Expansion of green infrastructure programme – the unveiling of designs for a Green Wall at Edgware Road (Bakerloo line) Tube station, which is due to be in place by November, and plans for around 500 new street trees and shrubs will be planted in the next few months, subject to suitable planting conditions, including on Park Lane, Upper Thames Street, Western Avenue (A40), Old Kent Road (A2), Brixton Road (A23) and Woolwich Flyover (rear of Tunnel Ave)
Launch of business best practice guides – Transport for London (TfL) has called on business to cut their emissions following the launch of best practice guides – these will encourage walking and cycling especially within central London organisations and includes a Clean Air Fund financed trial of electric pool bikes designed to give staff extra pedal power and cut down on unnecessary car journeys
Dust suppressants trial will be expanded in October at Marylebone Road, Victoria Embankment and Park Lane

The Mayor of London, Boris Johnson, said: ‘This is a great example of how we are trying to put the best of the village into the city and work together to create cleaner air for London, and with this latest set of innovations, our assault on pollution – especially near to the busiest roads – is continuing apace.
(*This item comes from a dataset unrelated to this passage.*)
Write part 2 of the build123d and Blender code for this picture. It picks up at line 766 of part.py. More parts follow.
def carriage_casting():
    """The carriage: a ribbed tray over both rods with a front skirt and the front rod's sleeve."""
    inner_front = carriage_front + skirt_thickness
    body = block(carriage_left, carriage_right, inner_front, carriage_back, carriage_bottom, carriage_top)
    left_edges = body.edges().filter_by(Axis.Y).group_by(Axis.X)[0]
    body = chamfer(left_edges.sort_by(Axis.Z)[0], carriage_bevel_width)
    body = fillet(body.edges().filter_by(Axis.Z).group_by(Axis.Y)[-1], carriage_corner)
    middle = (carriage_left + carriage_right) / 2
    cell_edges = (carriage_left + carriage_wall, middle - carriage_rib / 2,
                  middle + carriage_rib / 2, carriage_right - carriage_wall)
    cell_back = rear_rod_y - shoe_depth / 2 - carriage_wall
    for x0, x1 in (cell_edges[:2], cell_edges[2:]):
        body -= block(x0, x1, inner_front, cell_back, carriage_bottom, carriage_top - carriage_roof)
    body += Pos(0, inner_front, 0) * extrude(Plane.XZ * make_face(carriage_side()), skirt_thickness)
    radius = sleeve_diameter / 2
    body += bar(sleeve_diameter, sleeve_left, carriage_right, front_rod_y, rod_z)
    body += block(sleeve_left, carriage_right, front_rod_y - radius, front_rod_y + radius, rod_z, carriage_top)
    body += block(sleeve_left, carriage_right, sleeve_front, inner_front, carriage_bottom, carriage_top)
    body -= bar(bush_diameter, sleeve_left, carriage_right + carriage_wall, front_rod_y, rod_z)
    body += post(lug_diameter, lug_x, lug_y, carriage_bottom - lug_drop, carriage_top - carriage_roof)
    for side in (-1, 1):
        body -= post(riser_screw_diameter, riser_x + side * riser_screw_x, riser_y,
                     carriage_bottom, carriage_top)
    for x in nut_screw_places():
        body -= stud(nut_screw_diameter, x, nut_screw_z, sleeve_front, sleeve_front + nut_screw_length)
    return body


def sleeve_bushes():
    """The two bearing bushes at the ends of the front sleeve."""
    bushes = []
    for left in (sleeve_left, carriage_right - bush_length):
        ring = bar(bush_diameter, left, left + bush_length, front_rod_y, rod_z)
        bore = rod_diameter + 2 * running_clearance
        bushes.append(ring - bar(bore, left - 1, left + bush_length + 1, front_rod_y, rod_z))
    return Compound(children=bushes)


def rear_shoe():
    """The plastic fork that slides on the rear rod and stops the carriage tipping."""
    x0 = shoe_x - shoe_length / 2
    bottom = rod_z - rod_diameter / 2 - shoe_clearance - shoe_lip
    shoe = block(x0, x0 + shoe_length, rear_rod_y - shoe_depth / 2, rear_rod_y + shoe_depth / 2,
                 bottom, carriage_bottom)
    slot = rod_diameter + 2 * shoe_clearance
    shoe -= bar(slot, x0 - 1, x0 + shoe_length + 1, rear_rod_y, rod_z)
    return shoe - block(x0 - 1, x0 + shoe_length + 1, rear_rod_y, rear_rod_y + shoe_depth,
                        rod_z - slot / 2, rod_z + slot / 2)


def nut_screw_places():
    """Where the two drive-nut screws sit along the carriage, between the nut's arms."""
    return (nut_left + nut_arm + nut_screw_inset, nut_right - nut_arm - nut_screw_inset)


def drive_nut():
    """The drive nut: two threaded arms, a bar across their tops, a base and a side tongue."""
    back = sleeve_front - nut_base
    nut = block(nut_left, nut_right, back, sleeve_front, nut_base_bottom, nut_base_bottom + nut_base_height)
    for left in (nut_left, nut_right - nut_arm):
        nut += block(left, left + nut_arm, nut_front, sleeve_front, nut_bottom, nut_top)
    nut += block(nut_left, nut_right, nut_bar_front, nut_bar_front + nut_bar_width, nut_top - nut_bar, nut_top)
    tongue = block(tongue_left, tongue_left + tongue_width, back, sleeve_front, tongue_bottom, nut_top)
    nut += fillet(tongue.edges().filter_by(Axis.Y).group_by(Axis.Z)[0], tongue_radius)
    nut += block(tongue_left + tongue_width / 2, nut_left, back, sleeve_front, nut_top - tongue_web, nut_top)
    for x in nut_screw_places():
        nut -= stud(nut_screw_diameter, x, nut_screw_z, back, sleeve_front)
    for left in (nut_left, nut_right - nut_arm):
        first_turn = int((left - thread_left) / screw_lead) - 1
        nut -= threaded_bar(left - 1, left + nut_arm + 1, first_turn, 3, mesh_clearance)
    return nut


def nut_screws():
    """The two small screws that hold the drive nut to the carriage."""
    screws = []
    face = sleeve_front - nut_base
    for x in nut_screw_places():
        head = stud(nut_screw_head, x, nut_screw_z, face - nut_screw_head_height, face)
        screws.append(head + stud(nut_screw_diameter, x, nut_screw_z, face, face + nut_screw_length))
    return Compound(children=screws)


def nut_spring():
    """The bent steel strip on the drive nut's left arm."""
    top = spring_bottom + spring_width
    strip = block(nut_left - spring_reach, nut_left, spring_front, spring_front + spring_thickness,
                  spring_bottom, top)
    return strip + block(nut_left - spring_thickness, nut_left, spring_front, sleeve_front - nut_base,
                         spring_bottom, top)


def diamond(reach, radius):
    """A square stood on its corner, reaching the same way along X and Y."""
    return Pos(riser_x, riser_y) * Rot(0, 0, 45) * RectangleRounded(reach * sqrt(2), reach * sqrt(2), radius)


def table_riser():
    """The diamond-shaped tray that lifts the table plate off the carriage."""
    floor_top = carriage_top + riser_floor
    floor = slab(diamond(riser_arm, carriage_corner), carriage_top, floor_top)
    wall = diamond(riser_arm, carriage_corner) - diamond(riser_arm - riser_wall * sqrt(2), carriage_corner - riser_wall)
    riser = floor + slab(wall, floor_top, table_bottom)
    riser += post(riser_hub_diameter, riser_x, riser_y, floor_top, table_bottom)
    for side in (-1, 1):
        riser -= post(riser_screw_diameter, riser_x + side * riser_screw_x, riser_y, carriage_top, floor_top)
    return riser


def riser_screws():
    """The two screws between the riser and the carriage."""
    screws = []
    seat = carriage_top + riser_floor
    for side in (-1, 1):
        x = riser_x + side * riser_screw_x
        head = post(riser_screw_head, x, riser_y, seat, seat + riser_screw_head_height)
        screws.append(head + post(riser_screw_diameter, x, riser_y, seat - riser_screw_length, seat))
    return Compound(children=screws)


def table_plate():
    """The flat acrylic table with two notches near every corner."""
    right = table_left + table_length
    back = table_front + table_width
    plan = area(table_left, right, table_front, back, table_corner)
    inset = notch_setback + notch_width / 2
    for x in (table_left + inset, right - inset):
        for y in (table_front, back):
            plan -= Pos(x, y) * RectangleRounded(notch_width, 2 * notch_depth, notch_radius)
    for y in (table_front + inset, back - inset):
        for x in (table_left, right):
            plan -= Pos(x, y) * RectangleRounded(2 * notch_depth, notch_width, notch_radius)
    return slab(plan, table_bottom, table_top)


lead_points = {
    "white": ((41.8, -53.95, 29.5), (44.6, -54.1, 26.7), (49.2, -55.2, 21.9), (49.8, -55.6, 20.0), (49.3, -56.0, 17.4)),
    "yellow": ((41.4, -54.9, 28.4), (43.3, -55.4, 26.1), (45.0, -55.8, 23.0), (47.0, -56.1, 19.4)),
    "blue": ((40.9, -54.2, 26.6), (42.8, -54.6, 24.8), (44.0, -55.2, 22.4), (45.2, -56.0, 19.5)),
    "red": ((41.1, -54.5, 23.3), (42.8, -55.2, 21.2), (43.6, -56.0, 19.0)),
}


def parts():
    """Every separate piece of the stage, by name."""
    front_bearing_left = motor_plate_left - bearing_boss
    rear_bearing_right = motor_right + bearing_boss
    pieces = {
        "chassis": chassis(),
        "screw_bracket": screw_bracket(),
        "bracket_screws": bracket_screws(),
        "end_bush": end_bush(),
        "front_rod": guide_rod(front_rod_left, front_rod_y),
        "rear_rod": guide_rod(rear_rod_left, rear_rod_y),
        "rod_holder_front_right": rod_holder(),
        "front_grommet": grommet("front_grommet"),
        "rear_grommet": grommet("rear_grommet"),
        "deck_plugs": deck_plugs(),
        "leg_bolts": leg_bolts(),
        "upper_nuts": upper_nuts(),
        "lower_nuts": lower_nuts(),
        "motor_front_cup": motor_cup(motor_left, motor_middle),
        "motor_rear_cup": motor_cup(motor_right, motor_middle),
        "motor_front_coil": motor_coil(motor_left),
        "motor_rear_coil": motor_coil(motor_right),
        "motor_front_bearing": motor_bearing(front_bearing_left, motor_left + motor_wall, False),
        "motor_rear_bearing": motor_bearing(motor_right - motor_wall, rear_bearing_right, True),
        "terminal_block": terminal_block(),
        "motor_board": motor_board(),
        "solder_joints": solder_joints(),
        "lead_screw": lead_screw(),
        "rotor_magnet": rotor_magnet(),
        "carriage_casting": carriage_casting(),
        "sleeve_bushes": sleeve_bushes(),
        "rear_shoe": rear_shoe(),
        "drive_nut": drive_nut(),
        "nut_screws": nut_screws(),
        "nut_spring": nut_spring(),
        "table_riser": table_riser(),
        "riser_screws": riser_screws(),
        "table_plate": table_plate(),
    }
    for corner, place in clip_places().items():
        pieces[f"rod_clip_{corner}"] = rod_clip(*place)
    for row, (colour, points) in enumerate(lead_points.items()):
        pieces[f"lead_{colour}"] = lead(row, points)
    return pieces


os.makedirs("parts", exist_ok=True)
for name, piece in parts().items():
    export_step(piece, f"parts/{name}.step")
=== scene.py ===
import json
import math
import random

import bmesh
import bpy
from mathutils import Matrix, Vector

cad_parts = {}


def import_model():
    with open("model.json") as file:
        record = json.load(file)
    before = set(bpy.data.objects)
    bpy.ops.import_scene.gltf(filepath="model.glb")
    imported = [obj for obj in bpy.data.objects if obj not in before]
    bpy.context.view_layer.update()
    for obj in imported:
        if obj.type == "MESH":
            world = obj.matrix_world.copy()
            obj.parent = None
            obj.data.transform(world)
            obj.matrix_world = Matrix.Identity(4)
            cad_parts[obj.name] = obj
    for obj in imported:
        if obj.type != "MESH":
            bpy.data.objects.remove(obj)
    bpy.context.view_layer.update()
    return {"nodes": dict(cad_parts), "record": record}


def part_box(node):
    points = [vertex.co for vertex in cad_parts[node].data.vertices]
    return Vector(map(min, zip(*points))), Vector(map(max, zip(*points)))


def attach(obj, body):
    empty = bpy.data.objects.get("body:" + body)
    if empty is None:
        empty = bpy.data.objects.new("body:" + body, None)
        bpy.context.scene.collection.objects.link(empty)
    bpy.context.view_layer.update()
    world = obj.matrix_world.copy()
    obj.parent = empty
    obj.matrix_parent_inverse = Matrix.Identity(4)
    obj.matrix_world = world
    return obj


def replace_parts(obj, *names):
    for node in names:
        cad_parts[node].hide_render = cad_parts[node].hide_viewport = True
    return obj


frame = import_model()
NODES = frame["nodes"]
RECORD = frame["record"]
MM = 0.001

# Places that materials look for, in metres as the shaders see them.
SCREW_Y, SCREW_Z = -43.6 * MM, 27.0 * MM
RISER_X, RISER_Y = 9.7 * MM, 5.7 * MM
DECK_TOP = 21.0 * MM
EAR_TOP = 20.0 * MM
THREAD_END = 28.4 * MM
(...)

‘Improving quality of life and greening the Capital go hand-in-hand, and these fantastic initiatives are vital steps in the right direction.’
Green walls and screens

Studies across Europe and the USA have shown the potential of vegetation, including trees and plants, to trap PM10.
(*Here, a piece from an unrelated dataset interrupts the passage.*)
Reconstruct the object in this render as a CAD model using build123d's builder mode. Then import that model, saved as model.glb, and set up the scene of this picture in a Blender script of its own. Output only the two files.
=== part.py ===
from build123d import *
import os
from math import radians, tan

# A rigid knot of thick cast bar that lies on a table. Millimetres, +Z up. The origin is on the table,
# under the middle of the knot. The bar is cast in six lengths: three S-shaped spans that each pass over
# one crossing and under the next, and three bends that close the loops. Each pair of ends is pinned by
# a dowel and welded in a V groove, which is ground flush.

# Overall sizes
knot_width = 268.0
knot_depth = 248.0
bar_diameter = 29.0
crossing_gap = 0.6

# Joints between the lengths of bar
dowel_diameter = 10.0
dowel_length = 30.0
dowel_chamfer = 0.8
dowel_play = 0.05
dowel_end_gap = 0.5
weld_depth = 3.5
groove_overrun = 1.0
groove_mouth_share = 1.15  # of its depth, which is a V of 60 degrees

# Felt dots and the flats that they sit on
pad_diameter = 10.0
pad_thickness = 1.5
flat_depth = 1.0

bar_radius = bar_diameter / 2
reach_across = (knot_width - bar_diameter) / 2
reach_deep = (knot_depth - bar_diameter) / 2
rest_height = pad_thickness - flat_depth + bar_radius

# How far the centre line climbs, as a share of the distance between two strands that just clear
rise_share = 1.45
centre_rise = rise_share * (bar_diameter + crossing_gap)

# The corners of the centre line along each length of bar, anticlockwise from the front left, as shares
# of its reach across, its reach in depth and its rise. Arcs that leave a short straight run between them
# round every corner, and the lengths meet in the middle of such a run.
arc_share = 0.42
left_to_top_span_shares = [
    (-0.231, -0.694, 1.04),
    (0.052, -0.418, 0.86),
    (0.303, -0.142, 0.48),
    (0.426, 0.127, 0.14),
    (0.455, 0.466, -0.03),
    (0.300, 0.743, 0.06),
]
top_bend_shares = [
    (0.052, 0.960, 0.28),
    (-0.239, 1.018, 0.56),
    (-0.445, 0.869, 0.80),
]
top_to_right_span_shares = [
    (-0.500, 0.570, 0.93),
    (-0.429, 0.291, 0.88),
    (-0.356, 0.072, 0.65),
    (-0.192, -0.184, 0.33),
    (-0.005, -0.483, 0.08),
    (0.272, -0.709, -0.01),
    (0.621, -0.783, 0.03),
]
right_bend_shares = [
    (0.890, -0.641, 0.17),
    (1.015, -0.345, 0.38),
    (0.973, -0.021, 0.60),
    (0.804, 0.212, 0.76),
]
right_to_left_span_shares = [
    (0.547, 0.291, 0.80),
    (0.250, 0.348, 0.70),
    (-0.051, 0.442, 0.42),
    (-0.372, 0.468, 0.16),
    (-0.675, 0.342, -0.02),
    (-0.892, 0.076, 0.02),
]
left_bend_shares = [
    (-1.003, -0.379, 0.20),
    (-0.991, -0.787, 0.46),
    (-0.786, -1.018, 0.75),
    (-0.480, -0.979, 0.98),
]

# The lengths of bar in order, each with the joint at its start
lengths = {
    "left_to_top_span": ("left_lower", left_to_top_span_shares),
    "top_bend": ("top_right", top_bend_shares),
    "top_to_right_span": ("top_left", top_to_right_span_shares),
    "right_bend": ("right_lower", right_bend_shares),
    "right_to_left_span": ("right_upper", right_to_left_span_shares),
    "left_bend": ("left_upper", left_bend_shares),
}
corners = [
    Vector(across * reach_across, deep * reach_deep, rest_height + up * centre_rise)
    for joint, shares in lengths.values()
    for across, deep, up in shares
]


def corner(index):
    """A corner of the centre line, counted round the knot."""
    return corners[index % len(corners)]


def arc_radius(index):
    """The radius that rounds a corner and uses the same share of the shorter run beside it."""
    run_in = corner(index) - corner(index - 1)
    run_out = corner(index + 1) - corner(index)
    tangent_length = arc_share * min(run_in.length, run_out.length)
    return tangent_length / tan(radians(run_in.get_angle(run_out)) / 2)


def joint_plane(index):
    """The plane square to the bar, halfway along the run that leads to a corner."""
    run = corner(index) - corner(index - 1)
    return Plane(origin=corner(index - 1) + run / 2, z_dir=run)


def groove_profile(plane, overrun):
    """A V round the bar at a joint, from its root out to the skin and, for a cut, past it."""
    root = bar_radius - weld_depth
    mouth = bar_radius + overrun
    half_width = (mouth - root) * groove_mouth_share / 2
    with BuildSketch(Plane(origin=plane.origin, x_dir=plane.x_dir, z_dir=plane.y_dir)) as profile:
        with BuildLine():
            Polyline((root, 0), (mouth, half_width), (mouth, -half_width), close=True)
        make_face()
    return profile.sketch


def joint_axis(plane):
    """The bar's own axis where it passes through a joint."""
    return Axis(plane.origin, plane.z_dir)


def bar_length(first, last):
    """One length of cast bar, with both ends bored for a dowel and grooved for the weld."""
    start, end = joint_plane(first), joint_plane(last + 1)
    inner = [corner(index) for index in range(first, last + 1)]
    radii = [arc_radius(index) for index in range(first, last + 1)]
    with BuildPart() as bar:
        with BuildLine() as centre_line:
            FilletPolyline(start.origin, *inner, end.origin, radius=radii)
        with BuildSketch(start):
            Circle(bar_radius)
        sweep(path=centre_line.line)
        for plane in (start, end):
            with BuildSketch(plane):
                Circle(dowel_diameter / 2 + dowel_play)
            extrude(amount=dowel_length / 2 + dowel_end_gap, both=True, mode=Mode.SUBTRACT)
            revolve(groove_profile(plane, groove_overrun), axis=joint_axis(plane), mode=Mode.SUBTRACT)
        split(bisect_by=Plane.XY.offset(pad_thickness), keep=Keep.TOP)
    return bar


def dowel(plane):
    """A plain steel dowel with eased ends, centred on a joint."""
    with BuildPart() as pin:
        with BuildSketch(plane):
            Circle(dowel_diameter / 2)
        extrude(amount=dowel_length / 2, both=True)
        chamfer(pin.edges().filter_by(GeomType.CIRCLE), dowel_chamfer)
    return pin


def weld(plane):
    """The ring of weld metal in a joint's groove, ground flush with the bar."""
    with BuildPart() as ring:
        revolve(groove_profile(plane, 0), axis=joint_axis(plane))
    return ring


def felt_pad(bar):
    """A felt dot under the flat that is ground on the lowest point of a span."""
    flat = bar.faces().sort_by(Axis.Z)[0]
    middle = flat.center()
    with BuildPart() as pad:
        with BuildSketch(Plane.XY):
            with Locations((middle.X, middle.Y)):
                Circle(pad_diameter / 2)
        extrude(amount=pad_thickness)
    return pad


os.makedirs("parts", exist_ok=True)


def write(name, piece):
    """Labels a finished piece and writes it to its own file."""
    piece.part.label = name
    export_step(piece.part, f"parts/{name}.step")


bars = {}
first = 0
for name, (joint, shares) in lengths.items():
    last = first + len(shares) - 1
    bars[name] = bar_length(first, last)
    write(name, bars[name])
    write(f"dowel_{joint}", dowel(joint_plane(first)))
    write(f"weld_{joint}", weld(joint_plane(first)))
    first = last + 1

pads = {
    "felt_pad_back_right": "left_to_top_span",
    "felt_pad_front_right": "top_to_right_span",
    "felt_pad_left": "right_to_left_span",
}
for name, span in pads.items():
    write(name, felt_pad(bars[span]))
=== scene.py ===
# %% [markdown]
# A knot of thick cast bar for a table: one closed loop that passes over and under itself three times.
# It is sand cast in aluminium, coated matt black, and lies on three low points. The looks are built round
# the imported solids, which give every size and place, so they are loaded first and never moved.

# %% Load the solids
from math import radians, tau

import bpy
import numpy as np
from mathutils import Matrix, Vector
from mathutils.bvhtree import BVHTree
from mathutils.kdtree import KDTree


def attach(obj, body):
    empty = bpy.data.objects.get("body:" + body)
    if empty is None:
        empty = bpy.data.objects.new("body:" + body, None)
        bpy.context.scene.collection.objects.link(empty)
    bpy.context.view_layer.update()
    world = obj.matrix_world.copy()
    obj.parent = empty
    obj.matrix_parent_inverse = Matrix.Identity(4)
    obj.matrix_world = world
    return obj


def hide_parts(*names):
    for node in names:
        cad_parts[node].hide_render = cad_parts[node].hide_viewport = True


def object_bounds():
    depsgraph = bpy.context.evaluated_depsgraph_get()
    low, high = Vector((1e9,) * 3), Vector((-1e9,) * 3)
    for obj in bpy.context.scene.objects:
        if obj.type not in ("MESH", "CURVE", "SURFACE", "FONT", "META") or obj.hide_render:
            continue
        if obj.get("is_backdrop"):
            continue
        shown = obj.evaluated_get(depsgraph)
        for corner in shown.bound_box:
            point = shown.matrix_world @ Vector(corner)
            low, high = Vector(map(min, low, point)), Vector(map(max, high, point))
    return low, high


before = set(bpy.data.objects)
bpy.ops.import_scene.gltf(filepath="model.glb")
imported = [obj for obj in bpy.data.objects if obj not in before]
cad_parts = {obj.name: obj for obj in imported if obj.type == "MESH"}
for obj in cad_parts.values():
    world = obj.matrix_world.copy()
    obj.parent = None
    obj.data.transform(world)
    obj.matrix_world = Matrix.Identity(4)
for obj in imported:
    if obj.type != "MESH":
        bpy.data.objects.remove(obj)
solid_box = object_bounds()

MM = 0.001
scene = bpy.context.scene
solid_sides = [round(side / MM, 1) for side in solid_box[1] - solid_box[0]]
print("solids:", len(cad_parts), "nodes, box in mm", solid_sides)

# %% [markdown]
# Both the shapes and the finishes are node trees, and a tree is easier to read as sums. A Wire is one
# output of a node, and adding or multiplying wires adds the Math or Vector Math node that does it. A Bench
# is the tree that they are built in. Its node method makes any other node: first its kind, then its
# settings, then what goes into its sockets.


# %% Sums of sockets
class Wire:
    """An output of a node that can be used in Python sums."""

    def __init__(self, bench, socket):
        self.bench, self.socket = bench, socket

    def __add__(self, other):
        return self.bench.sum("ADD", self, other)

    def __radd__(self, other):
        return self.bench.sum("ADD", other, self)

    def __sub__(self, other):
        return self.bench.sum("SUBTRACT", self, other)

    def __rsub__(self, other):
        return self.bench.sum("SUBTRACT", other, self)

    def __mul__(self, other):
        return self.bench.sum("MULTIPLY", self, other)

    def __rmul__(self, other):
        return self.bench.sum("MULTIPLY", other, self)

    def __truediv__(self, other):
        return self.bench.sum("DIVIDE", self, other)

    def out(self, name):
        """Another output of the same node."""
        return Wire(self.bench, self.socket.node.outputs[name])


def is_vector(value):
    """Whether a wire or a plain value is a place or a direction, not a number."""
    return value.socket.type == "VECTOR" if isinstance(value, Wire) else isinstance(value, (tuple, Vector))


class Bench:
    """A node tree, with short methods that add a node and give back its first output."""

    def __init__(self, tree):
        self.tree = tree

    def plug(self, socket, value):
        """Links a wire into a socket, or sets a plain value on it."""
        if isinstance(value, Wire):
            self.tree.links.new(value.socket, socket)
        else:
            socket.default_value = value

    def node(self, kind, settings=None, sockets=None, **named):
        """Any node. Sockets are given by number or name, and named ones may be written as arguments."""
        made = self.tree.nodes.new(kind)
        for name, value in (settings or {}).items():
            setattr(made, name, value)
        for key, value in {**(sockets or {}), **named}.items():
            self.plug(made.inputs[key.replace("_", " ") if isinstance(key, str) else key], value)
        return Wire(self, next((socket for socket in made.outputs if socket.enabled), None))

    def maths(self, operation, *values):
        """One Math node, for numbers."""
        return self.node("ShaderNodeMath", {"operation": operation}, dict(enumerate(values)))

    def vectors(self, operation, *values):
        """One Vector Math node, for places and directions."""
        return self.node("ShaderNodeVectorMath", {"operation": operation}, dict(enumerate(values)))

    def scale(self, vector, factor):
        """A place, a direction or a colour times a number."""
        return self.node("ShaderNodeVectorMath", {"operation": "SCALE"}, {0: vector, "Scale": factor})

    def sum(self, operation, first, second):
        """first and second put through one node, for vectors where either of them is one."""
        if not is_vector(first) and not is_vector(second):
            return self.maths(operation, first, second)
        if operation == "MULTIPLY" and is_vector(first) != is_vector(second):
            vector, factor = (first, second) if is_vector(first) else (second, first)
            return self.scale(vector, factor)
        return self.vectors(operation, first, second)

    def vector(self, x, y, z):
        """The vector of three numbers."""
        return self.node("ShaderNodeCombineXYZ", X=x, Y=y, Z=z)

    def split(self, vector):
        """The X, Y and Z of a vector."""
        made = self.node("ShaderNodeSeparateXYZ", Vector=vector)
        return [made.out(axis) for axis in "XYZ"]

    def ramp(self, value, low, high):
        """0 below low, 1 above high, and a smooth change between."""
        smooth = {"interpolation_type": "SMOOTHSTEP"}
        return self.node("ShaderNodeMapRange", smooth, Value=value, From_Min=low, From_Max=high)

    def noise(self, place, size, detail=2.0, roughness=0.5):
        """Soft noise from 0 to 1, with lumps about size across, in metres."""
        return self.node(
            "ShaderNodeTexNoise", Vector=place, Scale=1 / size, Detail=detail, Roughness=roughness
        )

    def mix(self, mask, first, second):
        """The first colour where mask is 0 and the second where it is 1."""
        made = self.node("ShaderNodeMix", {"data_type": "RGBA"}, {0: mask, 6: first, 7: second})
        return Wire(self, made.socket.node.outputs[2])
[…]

TfL is currently introducing a range of green infrastructure measures to help improve local air pollution.

This work involves the trial of green walls and screens in addition to the 50 6ft planted towers, tree and shrub planting at PM10 hot spots.
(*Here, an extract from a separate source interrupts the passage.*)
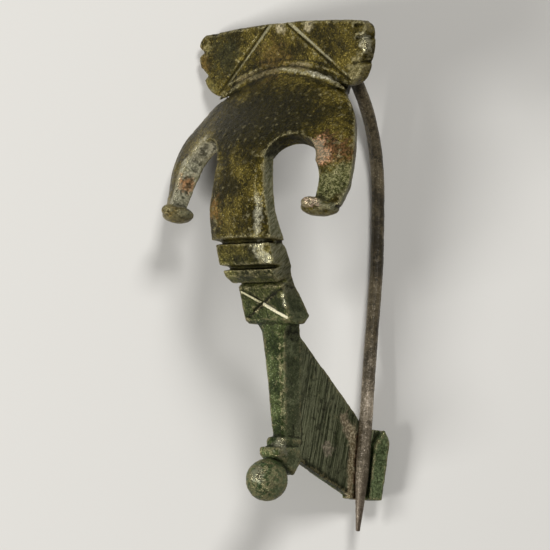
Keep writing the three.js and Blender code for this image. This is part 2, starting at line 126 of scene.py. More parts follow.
def groove_tool(start, end, outward, width, depth):
    """A bar with its sharp edge down, which leaves a V-shaped groove from start to end."""
    start, end = place(*start), place(*end)
    outward = heading(*outward)
    bpy.ops.object.select_all(action="DESELECT")
    bpy.ops.mesh.primitive_cube_add(size=1)
    tool = bpy.context.object
    tool.matrix_world = (Matrix.Translation((start + end) / 2)
                         @ turned_to(end - start, outward)
                         @ Matrix.Diagonal(((end - start).length, width * MM, depth * MM, 1))
                         @ Matrix.Rotation(math.radians(45), 4, "X"))
    settle(tool)
    return tool


def facet_tool(top, left, right, depth):
    """A block lying with one face on a plane through three corners, to take a flat facet off an edge."""
    top, left, right = (place(*corner) for corner in (top, left, right))
    along = (left + right) / 2 - top
    outward = (left - top).cross(right - top).normalized()
    bpy.ops.object.select_all(action="DESELECT")
    bpy.ops.mesh.primitive_cube_add(size=1)
    tool = bpy.context.object
    tool.matrix_world = (Matrix.Translation(top + along / 2 + outward * depth * MM / 2)
                         @ turned_to(along, outward)
                         @ Matrix.Diagonal((along.length, 2 * (right - left).length, depth * MM, 1)))
    settle(tool)
    return tool


def chip_tool(at, size, stretch=(1, 1, 1)):
    """A rough pebble that leaves a chip."""
    bpy.ops.object.select_all(action="DESELECT")
    bpy.ops.mesh.primitive_ico_sphere_add(subdivisions=2, radius=size * MM)
    tool = bpy.context.object
    tool.matrix_world = (Matrix.Translation(place(*at)) @ MAKER_AXES.to_4x4()
                         @ Matrix.Diagonal((*stretch, 1)))
    settle(tool)
    return tool


def cut(piece, tools):
    """Takes the tools' shapes out of a piece."""
    for tool in tools:
        finish_with(piece, "BOOLEAN", operation="DIFFERENCE", solver="EXACT", object=tool)
        bpy.data.objects.remove(tool)


def points_of(mesh):
    """A mesh's points, one in each row."""
    points = np.empty(3 * len(mesh.vertices))
    mesh.vertices.foreach_get("co", points)
    return points.reshape(-1, 3)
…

From early November a green wall is due to be installed at Edgware Road Tube station on the Bakerloo line, adjacent to Marylebone Road, around 180 square metres of vegetation will cover the wall.
Walk and cycle

It will be planted with a mixture of evergreen and perennial plants which have been carefully selected to trap PM10 and known to survive in a roadside environment.

Ahead of launching its best practice guides, TfL has been working with around 120 businesses located within PM10 hot spots including the National Union of Students and Cartwright Pickard Architects.

The guides will provide further information on how businesses can encourage staff to walk and cycle more as part of their commute and travelling to and from business meetings.

As part of this programme TfL has the use of 12 electric pool bikes provided by Trek, which are being trialled by selected businesses to provide an alternative means of travel for business meetings.
More active

TfL is also working in partnership with the Central YMCA who are providing workplace activator training, which promotes walking by staff, helping organisations to help relieve congestion as well as improve air quality.

Robin Gargrave, Director of Innovation and Development at Central YMCA, said: ‘Central YMCA are delighted to be working with TfL to help get London’s workforce more active.

‘Active transport in the form of walking will contribute to individual health, employee productivity and improved air quality.

‘Driven by the belief that everyone has the right to access the health benefits of physical activity, I believe that the CYMCA ‘Workplace Activator’ model which trains a cohort of employees to support their colleagues to take up and make walking a habitual method of getting around London, in tandem with the Mayor’s clean air programme can support organisations in reducing their environmental impact.’
Sustainable practices

The Clean Air Fund measures will be used flexibly where PM10 levels are highest, allowing for the fact that London’s pollution levels can be weather dependent and influenced by pollution from outside the Capital.

Garrett Emmerson, Chief Operating Officer at TfL, said: ‘Work to increase the green infrastructure will rapidly increase as planting for the green wall at Edgware Road Tube station and a number of trees and shrubs along PM10 hot spots gets under way in November.

‘Much work has also been done engaging with businesses to encourage them to consider more sustainable practices and provide support on introducing greener ways of working.

‘We are beginning to implement a number of projects from the Clean Air Fund now and Londoners are likely to start noticing these.

‘These are measures we can introduce to target local PM10 hotspots and put in place fairly quickly and build on our continuing work to improve air quality across London.’

The Clean Air Fund will fund the following initiatives:

A team of five eco-marshals will be visiting taxi ranks in pollution hot spots across the Capital to reduce engine idling time for taxis and minicabs whilst promoting eco-driving courses designed to reduce emissions, as well as save cabbies money through efficient driving techniques
A no-idling campaign to encourage drivers to switch off their engines when stationary
The expansion of a successful ‘dust suppressants’ trial
Trials of green walls and screens and additional tree and shrub planting
The installation of diesel particulate filters to buses on selected routes running through central London
A programme of engagement with businesses to promote sustainable travel and reduce their air quality impact

In addition, action is being taken to deliver a permanent legacy of cleaner air right across the Capital.

This includes the first ever age limit for black cabs, tighter standards for the Low Emission Zone, cleaner buses, including the New Bus for London and an expanded bike hire scheme.